<<<<

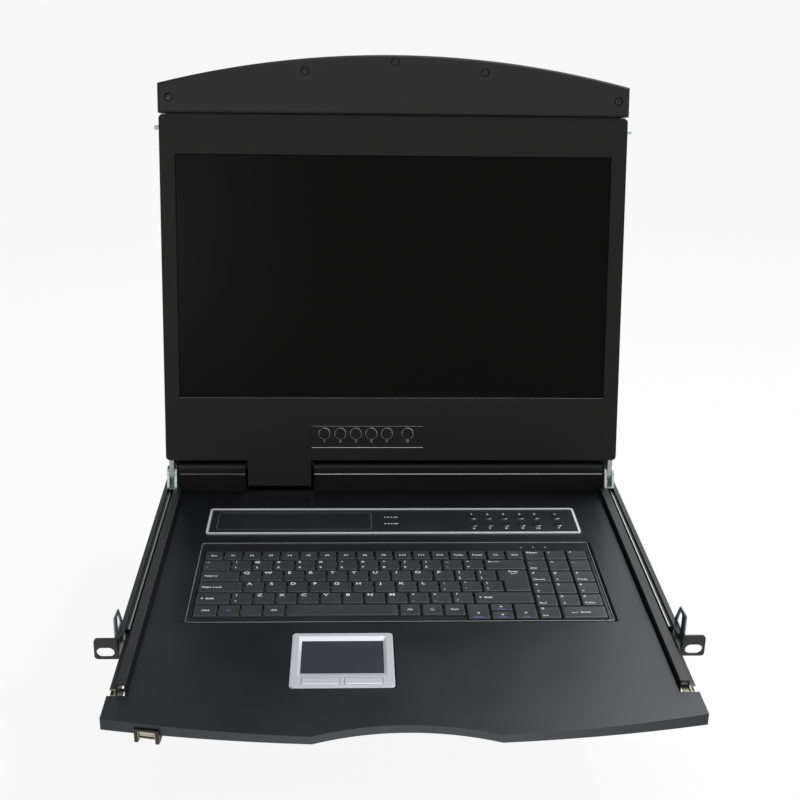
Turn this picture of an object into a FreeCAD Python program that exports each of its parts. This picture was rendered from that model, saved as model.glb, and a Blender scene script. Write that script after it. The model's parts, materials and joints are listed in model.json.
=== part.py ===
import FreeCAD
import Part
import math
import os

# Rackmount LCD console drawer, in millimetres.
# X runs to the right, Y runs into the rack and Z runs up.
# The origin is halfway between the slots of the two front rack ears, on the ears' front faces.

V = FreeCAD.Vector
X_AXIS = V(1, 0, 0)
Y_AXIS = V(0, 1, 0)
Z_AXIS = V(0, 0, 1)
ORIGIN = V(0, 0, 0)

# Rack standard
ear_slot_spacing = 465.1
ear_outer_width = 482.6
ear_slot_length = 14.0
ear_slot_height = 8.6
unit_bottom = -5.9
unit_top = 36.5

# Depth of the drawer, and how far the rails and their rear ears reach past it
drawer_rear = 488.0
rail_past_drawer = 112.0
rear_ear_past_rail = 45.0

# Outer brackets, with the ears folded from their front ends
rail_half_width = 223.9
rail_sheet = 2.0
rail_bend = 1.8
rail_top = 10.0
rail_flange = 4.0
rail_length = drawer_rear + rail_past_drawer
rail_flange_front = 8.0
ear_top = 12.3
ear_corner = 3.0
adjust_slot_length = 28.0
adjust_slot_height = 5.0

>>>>

Task prompt >> Repeat the material above exactly.

Result >>
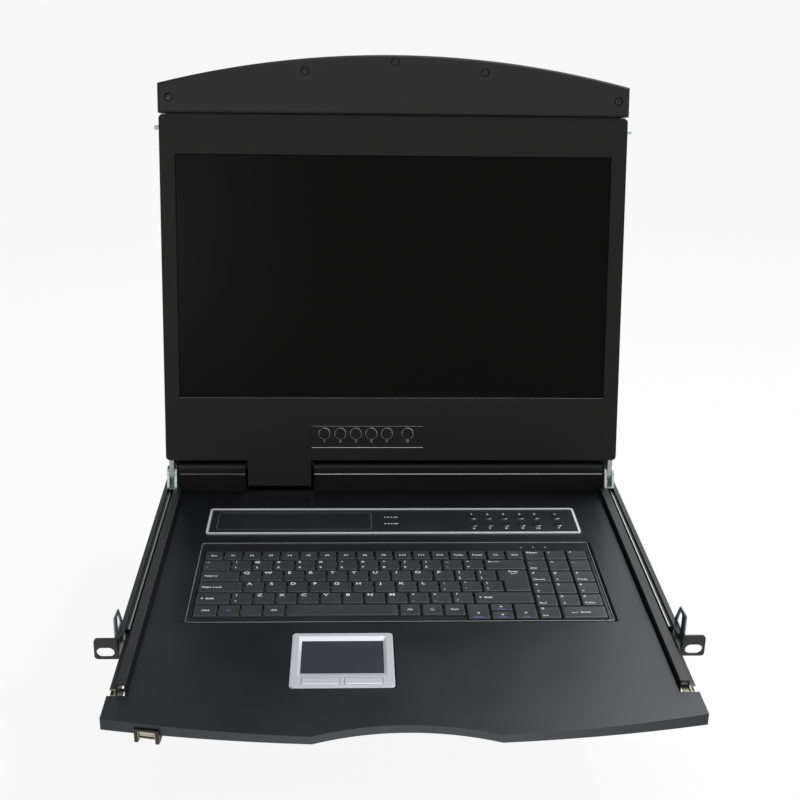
Turn this picture of an object into a FreeCAD Python program that exports each of its parts. This picture was rendered from that model, saved as model.glb, and a Blender scene script. Write that script after it. The model's parts, materials and joints are listed in model.json.
=== part.py ===
import FreeCAD
import Part
import math
import os

# Rackmount LCD console drawer, in millimetres.
# X runs to the right, Y runs into the rack and Z runs up.
# The origin is halfway between the slots of the two front rack ears, on the ears' front faces.

V = FreeCAD.Vector
X_AXIS = V(1, 0, 0)
Y_AXIS = V(0, 1, 0)
Z_AXIS = V(0, 0, 1)
ORIGIN = V(0, 0, 0)

# Rack standard
ear_slot_spacing = 465.1
ear_outer_width = 482.6
ear_slot_length = 14.0
ear_slot_height = 8.6
unit_bottom = -5.9
unit_top = 36.5

# Depth of the drawer, and how far the rails and their rear ears reach past it
drawer_rear = 488.0
rail_past_drawer = 112.0
rear_ear_past_rail = 45.0

# Outer brackets, with the ears folded from their front ends
rail_half_width = 223.9
rail_sheet = 2.0
rail_bend = 1.8
rail_top = 10.0
rail_flange = 4.0
rail_length = drawer_rear + rail_past_drawer
rail_flange_front = 8.0
ear_top = 12.3
ear_corner = 3.0
adjust_slot_length = 28.0
adjust_slot_height = 5.0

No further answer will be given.